Steamships
The BH&BR Act of 1881 authorised that company not only to have a railway built between Holywood and Bangor but also to run steamships "for the purpose of establishing an improved and efficient communication between Belfast, Holywood and Bangor". The BH&BR did not exercise this power, but several years after it had been taken over by the B&CDR the latter company started running scheduled passenger steamship services on the route.
The B&CDR took advice from the Glasgow and South Western Railway (G&SWR), which had been running passenger paddle steamers since 1891. For the 1893 season the G&SWR had ordered a new ship, PS Minerva, to be built by J&G Thomson at Clydebank. The two railways then ordered from Thomson's two sister ships of a slightly revised design: PS Glen Rosa for the G&SWR and PS Slieve Donard for the B&CDR. Thomson's launched Slieve Donard on 20 May 1893 and she entered service between Belfast's Donegall Quay and Bangor on 20 June. She was named after Slieve Donard, the highest peak in the Mourne Mountains in County Down.
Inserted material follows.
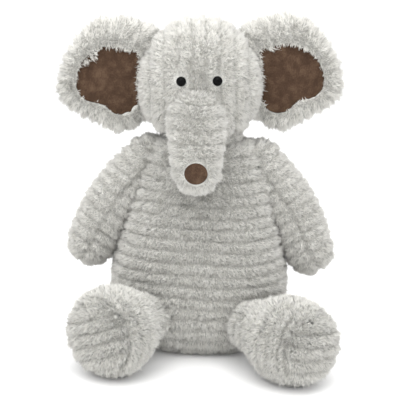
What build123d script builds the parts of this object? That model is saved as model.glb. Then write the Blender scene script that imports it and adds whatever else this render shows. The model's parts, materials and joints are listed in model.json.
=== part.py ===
"""A seated stuffed elephant in ribbed long-pile plush.

Millimetres, +Z up, the face looks along -Y and the toy's own left side is +X.
The origin is on the floor, in the middle of the torso's flat sitting face.
"""
from build123d import *
import math
import os

os.makedirs("parts", exist_ok=True)

# ---------------------------------------------------------------- driving dimensions
pile_wall = 6.0           # cover thickness: backing cloth with its laid-over pile
ear_wall = 5.0            # the same cloth, cut for the ears
fit_gap = 0.2             # between a cover and its filling
seam_gap = 0.6            # between two bodies that turn against each other

torso_depth_ratio = 0.70  # front-to-back size over side-to-side size
torso_top = 199.0

neck_height = 200.0       # the ball of stuffing that the head turns on
neck_radius = 20.5

head_depth_ratio = 0.92
head_offset = -4.0        # the head sits a little to the toy's right
head_tilt = 3.2           # degrees, leaning to the toy's right
head_bottom = 205.5
head_top = 307.0

trunk_root = Vector(head_offset, -41, 224)
trunk_tip = Vector(head_offset - 3.5, -71, 182)
trunk_root_radius = 24.0
trunk_tip_radius = 19.5
patch_radius = 10.8
patch_thickness = 1.2

eye_spacing = 31.0
eye_height = 254.0
eye_radius = 4.3
eye_stem_radius = 1.6
eye_stem_length = 13.0
washer_radius = 5.5
washer_thickness = 1.5
washer_depth = 7.6        # from the bead's centre to the middle of the washer
eye_yaw = 14.0            # degrees that each eye looks outwards
eye_proud = 2.0           # how far the bead's centre stands in front of the cloth
face_half_width = 53.0    # of the head, at the height of the eyes

ear_root_x = 54.8         # inner edge of the ear, from the head's own centre line
ear_thickness = 16.0
ear_edge_radius = 7.4
ear_forward = 8.0         # degrees that the ear's outer edge leans forwards
ear_middle = (90.0, 254.0)
ear_half_size = 40.0
lining_thickness = 1.2

shoulder = Vector(49, 2, 172)
hand = Vector(100, -4, 96)
shoulder_radius = 22.0
hand_radius = 20.5
torso_flank_x = 55.5      # the plane beside the shoulders that the arms are sewn to

hip = Vector(47, -49, 39)
leg_splay = 38.0          # degrees that each leg points outwards
leg_length = 67.0         # from the hip ball's centre to the rim of the sole
leg_root_radius = 22.0
foot_radius = 38.0
sole_crown = 8.5          # how far the middle of the sole bulges past its rim
sole_split = 60.0         # the sole panel is sewn in here, from the hip ball's centre

tail_root = Vector(0, 57, 44)
tail_radius = 5.0
tail_length = 42.0
tail_drop = 40.0          # degrees below level that the tail points

label_width = 18.0
label_depth = 26.0
label_thickness = 0.6
label_seam = Vector(16, 50, 34)


# ---------------------------------------------------------------- shared shapes
def spin(edges):
    """Turn a closed half outline (radius, height) round the Z axis."""
    return revolve(Plane.XZ * make_face(edges), Axis.Z)


def oval_body(sections, shrink=0.0):
    """A smooth closed body through flat ovals, given as (height, half width, half depth).

    shrink makes the same body smaller by that much on every side.
    """
    low, high = sections[0][0], sections[-1][0]
    squeeze = (high - low - 2 * shrink) / (high - low)
    ovals = []
    for height, half_width, half_depth in sections:
        level = low + shrink + (height - low) * squeeze
        ovals.append(Pos(0, 0, level) * Ellipse(half_width - shrink, half_depth - shrink))
    return loft(ovals)


def bulb(root_radius, tip_radius, length):
    """Two balls and the cone that touches both, with the root ball's centre at the origin."""
    lean = math.degrees(math.asin((root_radius - tip_radius) / length))
    root_arc = CenterArc((0, 0), root_radius, -90, 90 + lean)
    tip_arc = CenterArc((0, length), tip_radius, lean, 90 - lean)
    side = Line(root_arc @ 1, tip_arc @ 0)
    return spin(root_arc + side + tip_arc + Line(tip_arc @ 1, root_arc @ 0))


def along(start, end, solid):
    """Place a solid that was made along +Z so that it runs from start towards end."""
    return Plane(origin=start, z_dir=(end - start).normalized()).location * solid


def slab(y_low, y_high, reach=700.0):
    """All space between two planes that face front and back."""
    return Pos(0, (y_low + y_high) / 2, 0) * Box(reach, y_high - y_low, reach)


def ball(centre, radius):
    return Pos(*centre) * Sphere(radius)


def mirrored(solid):
    return mirror(solid, about=Plane.YZ)


def save(name, solid):
    """Write one piece; a single solid goes out as itself, not wrapped in a list."""
    pieces = solid.solids()
    piece = pieces[0] if len(pieces) == 1 else Compound(pieces)
    piece.label = name
    export_step(piece, f"parts/{name}.step")


front_half = slab(-300, 0)
back_half = slab(0, 300)
neck_centre = Vector(0, 0, neck_height)
neck_socket = ball(neck_centre, neck_radius + seam_gap)

# The head and all that it carries lean about the neck.
lean_head = Pos(*neck_centre) * Rot(0, -head_tilt, 0) * Pos(*(-neck_centre))


# ---------------------------------------------------------------- torso
# (height, half width): the torso is a bag, widest low down, that draws in to the shoulders.
torso_outline = [
    (0, 50), (12, 68), (36, 77.5), (62, 79), (96, 75),
    (130, 66), (160, 58), (178, 52), (189, 44), (195.5, 33), (torso_top, 18),
]
torso_sections = [(z, x, x * torso_depth_ratio) for z, x in torso_outline]
bead_bag_radius = 17.0
bead_bag_length = 44.0
bead_bag_wall = 1.0
bead_bag_place = Vector(0, 12, 28)


def hip_socket(side):
    return ball(Vector(side * hip.X, hip.Y, hip.Z), leg_root_radius + seam_gap)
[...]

In October 1893 the B&CDR ordered a slightly larger paddle steamer, PS Slieve Bearnagh, named after Slieve Bearnagh, the second-highest peak in the Mourne Mountains. She made her first voyage on Belfast Lough on 1 May 1894. Donard and Bearnagh worked between Donegall Quay and Bangor, between them providing six sailings per day from Mondays to Saturdays and five on Sundays. From Mondays to Saturdays one mid-afternoon sailing per day extended around the coast to Donaghadee. On Saturday afternoons other sailings continued from Bangor across Belfast Lough to Larne.
Later that summer a local steamer line, the New Belfast, Bangor and Larne Steamboat Company, went into liquidation and the B&CDR bought two of its ships, PS Bangor Castle and PS Erin, from the receivers. These ships were older and smaller than those that Thomson had supplied, and the B&CDR seems to have made little use of them. Bangor Castle had been on charter to the Southampton, Isle of Wight and South of England Royal Mail Steam Packet Company since 1888 and was scrapped in 1899.
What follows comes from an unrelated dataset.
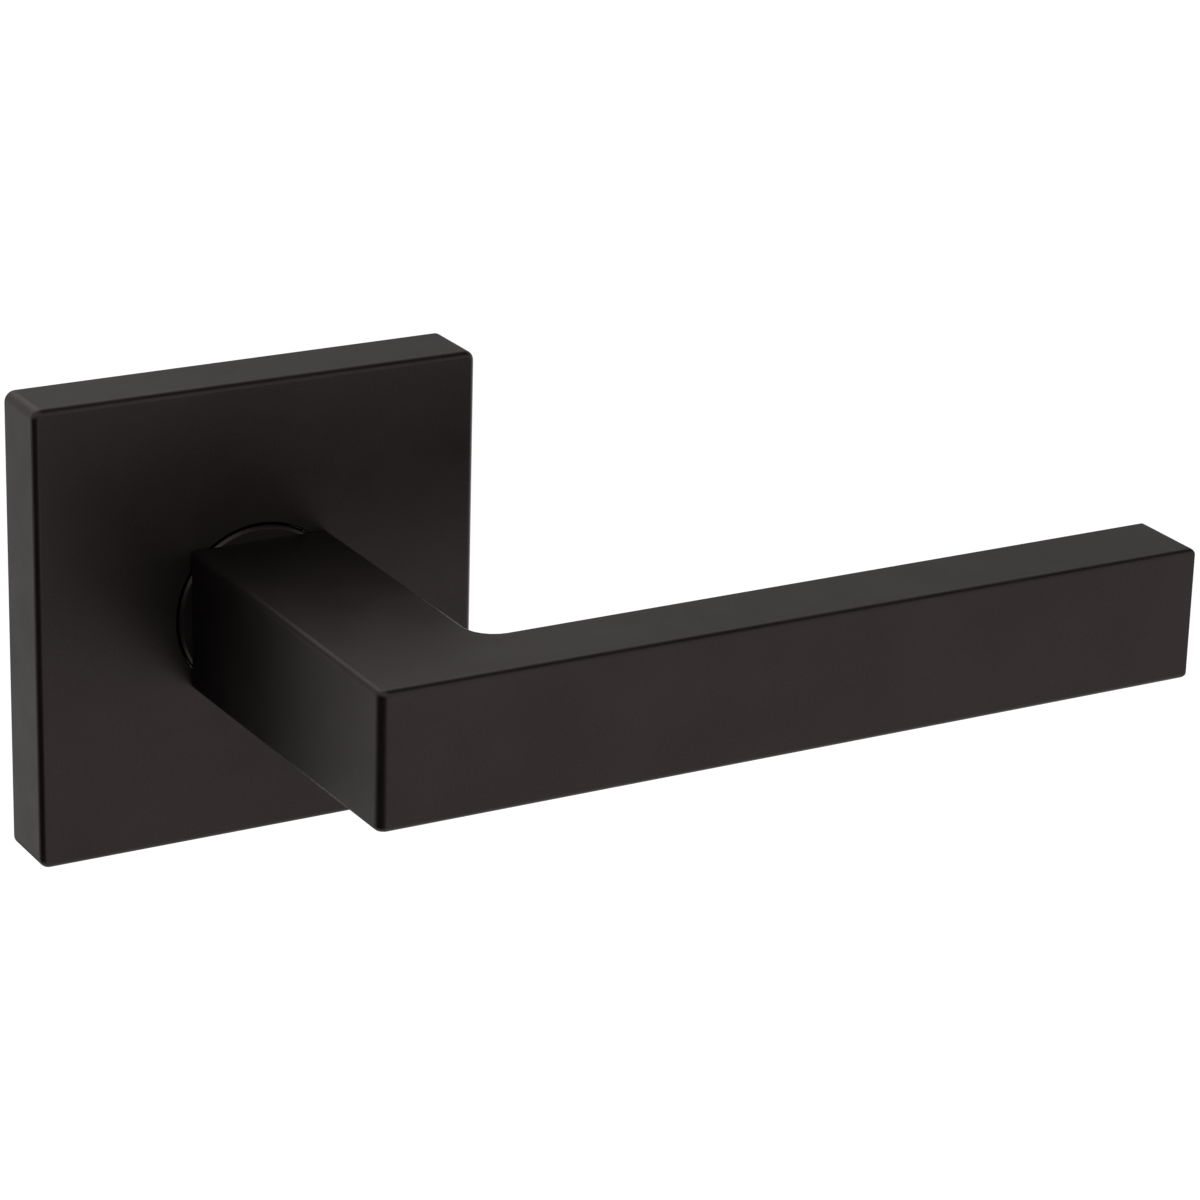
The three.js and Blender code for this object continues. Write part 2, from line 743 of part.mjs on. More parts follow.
const boltWasherBack = plateFront - SEAT_GAP;
const boltWasherFront = boltWasherBack - BOLT_WASHER_THICKNESS;

function boltWasher(x) {
  const washer = ring(boltHoleRadius, BOLT_WASHER_DIAMETER / 2, boltWasherFront, boltWasherBack);
  return at(washer, x, 0);
}

function throughBolt(x) {
  const bolt = panHeadScrew(
    BOLT_HEAD_DIAMETER / 2,
    BOLT_HEAD_HEIGHT,
    BOLT_DIAMETER / 2,
    boltWasherFront - SEAT_GAP,
    BOLT_REACH,
  );
  return at(bolt, x, 0);
}

// The quarter bend between a leg and the coil. `side` is 1 where the leg is in front, -1 behind.
function springBend(angle, depth, side) {
  const turn = SPRING_BEND / springRadius;
  return [0, 1, 2, 3].map((step) => {
    const bend = (step / 3) * (Math.PI / 2);
    const bendAngle = angle + side * turn * (1 - Math.cos(bend));
    return springPoint(bendAngle, depth + side * SPRING_BEND * Math.sin(bend));
  });
}

function springPoint(angle, depth) {
  const [x, z] = polar(springRadius, angle);
  return new THREE.Vector3(x, depth, z);
}

// A torsion spring. Each end bends into a leg along the axis: the front one into the cam's hole,
// the back one through the cage.
function returnSpring() {
  const frontBend = springBend(legAngle, springFront - SPRING_BEND, 1);
  const backBend = springBend(fixedLegAngle, springBack + SPRING_BEND, -1).reverse();
  const coil = [];
  const count = Math.round(SPRING_TURNS * SPRING_POINTS_PER_TURN);
  for (let i = 1; i < count; i += 1) {
    const angle = THREE.MathUtils.lerp(legAngle, fixedLegAngle, i / count);
    coil.push(springPoint(angle, THREE.MathUtils.lerp(springFront, springBack, i / count)));
  }
  const path = new THREE.CatmullRomCurve3([
    springPoint(legAngle, camFront),
    ...frontBend,
    ...coil,
    ...backBend,
    springPoint(fixedLegAngle, cageBack),
  ]);
  const section = new THREE.Shape();
  section.absarc(0, 0, SPRING_WIRE / 2, 0, 2 * Math.PI, false);
  return toSolid(new THREE.ExtrudeGeometry(section, {
    steps: SPRING_STEPS,
    extrudePath: path,
    curveSegments: ARC_STEPS,
    bevelEnabled: false,
  }));
}

// ---------------------------------------------------------------- assembly

const finishes = {
  bronze: { color: 0x2c2726, roughness: 0.45, metalness: 0.6 },
  zincPlate: { color: 0xb4b6b8, roughness: 0.4, metalness: 0.9 },
  zincCasting: { color: 0x8f9194, roughness: 0.5, metalness: 0.8 },
  springSteel: { color: 0x4a4c50, roughness: 0.35, metalness: 0.9 },
  blackOxide: { color: 0x1f1f21, roughness: 0.5, metalness: 0.7 },
  nylon: { color: 0xe6e2d6, roughness: 0.6, metalness: 0 },
};

function mesh(name, solid, finish) {
  const piece = new THREE.Mesh(toGeometry(solid), new THREE.MeshStandardMaterial(finishes[finish]));
  piece.name = name;
  return piece;
}

function turningParts() {
  const parts = new THREE.Group();
  parts.add(
    mesh('lever', lever(), 'bronze'),
    mesh('lever_set_screw', leverSetScrew(), 'blackOxide'),
    mesh('lever_collar', leverCollar(), 'bronze'),
    mesh('drive_hub', driveHub(), 'zincCasting'),
    mesh('front_retaining_ring', retainingRing(ringFront, ringBack), 'springSteel'),
    mesh('rear_retaining_ring', retainingRing(rearRingFront, rearRingBack), 'springSteel'),
    mesh('wave_washer', waveWasher(), 'springSteel'),
    mesh('stop_cam', stopCam(), 'zincPlate'),
    mesh('stop_pin', stopPin(), 'zincPlate'),
    mesh('spindle', spindle(), 'zincPlate'),
  );
  return parts;
}

function fixedParts() {
  const parts = new THREE.Group();
  parts.add(
    mesh('rosette_cover', rosetteCover(), 'bronze'),
    mesh('cover_grub_screw', coverGrubScrew(), 'blackOxide'),
    mesh('mounting_plate', mountingPlate(), 'zincPlate'),
    mesh('front_bush', frontBush(), 'nylon'),
    mesh('rear_bush', rearBush(), 'nylon'),
    mesh('spring_cage', springCage(), 'zincPlate'),
    mesh('return_spring', returnSpring(), 'springSteel'),
  );
  cageScrewPlaces().forEach((place, index) => {
    parts.add(mesh(`cage_screw_${index + 1}`, cageScrew(place), 'zincPlate'));
  });
  boltPlaces().forEach((x, index) => {
    parts.add(mesh(`bolt_washer_${index + 1}`, boltWasher(x), 'zincPlate'));
    parts.add(mesh(`through_bolt_${index + 1}`, throughBolt(x), 'zincPlate'));
  });
  return parts;
}

const handle = new THREE.Group();
handle.add(turningParts(), fixedParts());

export default handle;
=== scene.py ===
"""Looks of the door lever handle: fine meshes, finishes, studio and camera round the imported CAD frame.

Shapes are drawn in millimetres in the CAD's own frame and become metres when a mesh is made. The
spindle axis is Y, -Y points out of the door, +X runs along the grip, +Z is up. A depth is a Y value,
and a place is an X and a Z.
"""

import json
import math

import bmesh
import bpy
from mathutils import Matrix, Vector


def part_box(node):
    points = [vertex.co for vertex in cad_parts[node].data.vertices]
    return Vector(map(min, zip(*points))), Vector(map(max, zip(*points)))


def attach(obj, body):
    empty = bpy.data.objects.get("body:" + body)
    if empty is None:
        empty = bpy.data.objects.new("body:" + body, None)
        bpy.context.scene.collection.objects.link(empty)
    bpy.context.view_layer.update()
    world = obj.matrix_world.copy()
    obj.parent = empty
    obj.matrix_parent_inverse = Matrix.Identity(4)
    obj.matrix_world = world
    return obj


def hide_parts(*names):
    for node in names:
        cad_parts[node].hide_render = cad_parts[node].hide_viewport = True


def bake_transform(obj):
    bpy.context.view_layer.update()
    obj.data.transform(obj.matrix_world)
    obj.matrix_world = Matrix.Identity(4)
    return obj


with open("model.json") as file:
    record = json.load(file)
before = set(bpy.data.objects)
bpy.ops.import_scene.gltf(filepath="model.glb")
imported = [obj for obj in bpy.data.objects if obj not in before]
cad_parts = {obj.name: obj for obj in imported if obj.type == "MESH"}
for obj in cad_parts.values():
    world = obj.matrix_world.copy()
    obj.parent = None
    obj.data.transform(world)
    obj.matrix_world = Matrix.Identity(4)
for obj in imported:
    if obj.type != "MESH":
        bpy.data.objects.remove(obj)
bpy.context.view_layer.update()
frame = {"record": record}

MM = 0.001

# ------------------------------------------------------------------ sizes (millimetres)
# These repeat the CAD model's sizes that no node's box gives.

GRIP_THICKNESS = 12.5
GRIP_HEIGHT = 19.4
LEVER_EDGE_ROUND = 0.9
LEVER_ELBOW_ROUND = 1.5  # outer corner between neck and grip, seen from above
LEVER_INNER_FILLET = 3.9
LEVER_TIP_ROUND = 0.25  # upright edges of the tip
LEVER_HOLE_LEAD = 0.3  # chamfer at the mouth of the set screw's hole

COLLAR_CHAMFER = 0.35
COLLAR_GAP = 0.35

ROSETTE_WALL = 2
ROSETTE_EDGE_ROUND = 0.95  # along the front face
ROSETTE_RIM_ROUND = 0.2  # along the edge on the door
ROSETTE_CORNER_ROUND = 1.5  # seen from the front
ROSETTE_INNER_ROUND = 0.8  # corners of the hollow, seen from the front
ROSETTE_BORE_LEAD = 0.15
HOOK_SPACING = 30
HOOK_WIDTH = 6
PLATE_THICKNESS = 2
BOSS_WALL = 1.15
LIP_WIDTH = 16
LIP_THICKNESS = 1.5
LIP_INSET = 1.3
CAGE_SEAT_DEPTH = 0.3

SPINDLE_CHAMFER = 0.6
SPINDLE_SIDE_ROUND = 0.4
SPINDLE_END_ROUND = 0.1
HUB_HOLE = 8.2
HUB_HOLE_ROUND = 0.3
HUB_END_ROUND = 0.3
HUB_FLAT = 6
HUB_NOSE = 18
GROOVE_DEPTH = 0.6
RING_OPENING = math.radians(56)
RING_LUG_DIAMETER = 3.2
RING_LUG_HOLE = 1.1
WAVE_SHEET = 0.4
WAVE_COUNT = 3

BUSH_WALL = 1.1
FRONT_FLANGE_THICKNESS = 0.8
REAR_FLANGE_THICKNESS = 0.7
CAGE_WALL = 1.4
CAM_RING_WIDTH = 2.6
CAM_RIM = 1.2
CAM_LOBE_MARGIN = math.radians(14)
TRAVEL = math.radians(45)
STOP_PIN_DIAMETER = 3.2

SPRING_WIRE = 2
SPRING_TURNS = 3.5
SPRING_BEND = 2
SPRING_LEG_ANGLE = math.radians(60)  # from the stop pin to the moving leg
SPRING_LEG_HOLE = 2.6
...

In 1899 the railway sold Slieve Donard to Alexander Campbell, co-founder of the P&A Campbell pleasure steamer company. Slieve Bearnagh remained with the B&CDR, occasionally making excursions to Portaferry on the Ards Peninsula, Ardglass in south Down, and Larne and Portrush on the coast of County Antrim in addition to her regular scheduled route on Belfast Lough.
At the end of the 1911 sumer season the B&CDR put Slieve Bearnagh up for sale and ordered a new paddle steamer, again slightly larger than her predecessors. A&J Inglis of Pointhouse, Glasgow launched the new ship, PS Erin's Isle, on 12 June 1912 and fitted her out in less than a month. On 19 June 1912 the railway sold Slieve Bearnagh to D&J Nicol of Dundee for service on the east coast of Scotland. Erin's Isle was in B&CDR service from 12 July 1912 until her fourth summer season ended on 29 September 1915. On 20 November 1915 the Admiralty requisitioned her for £400 per month to be a Royal Navy minesweeper. On 7 May 1919 she was sunk by a mine, for which the Admiralty paid £53,676 compensation. However, the railway found that a new ship would cost £64,000 and decided not to return to owning steamships.